Figure 7 presents an overlay of the experience in China, which does offer a clear before-after comparison. The figure uses 1980, which is roughly the beginning of reform there, as the breakpoint. Before, the urban share increases at the rate of 0.2 percentage points per year. After, it increases by 1.0 percentage points per year. Before 1980, the growth rate of GDP per capita is 2.5% per year. After 1980, the growth rate is 6% per year.
So at least in a couple of notable cases, a big change in the rate of growth of GDP per capita was accompanied by a big increase in the rate of increase in the urban share.
There is much that economists and policy makers need to learn about the causal connections between GDP growth and growth in the urban share. It is also very important to understand which other complement faster and better urbanization. But because it passes the Pritchett test, urbanization deserves intensive practical analysis and careful but ambitious exploration and experimentation.

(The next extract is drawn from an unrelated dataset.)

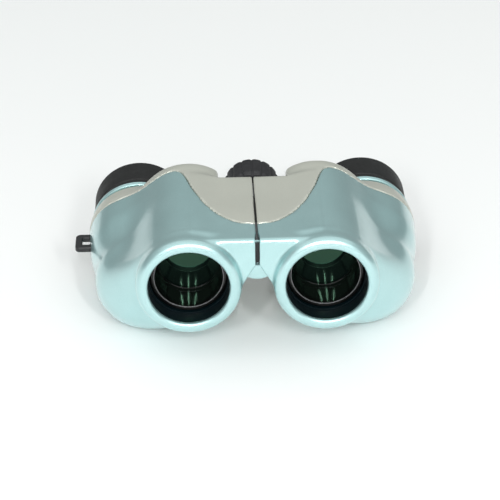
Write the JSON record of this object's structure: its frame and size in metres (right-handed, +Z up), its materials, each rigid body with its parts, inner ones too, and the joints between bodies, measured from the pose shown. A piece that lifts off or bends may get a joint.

Humans already do things that overwhelm the imagination. For example, they manage to get food each day to the more than 3 billion people who already live in cities. The evidence here on the potential benefits from faster (and better) urbanization hint at the possibility if the right policies expanded those amazing things to a scale that is 2 to 3 times bigger, the quality of life could substantially improve for billions of people. These policies could give everyone on earth the chance to contribute to and benefit from the interactions that current urban residents already enjoy. The magnitude of what is at stake should not be used as an excuse for more study and delay. It should impel us forward.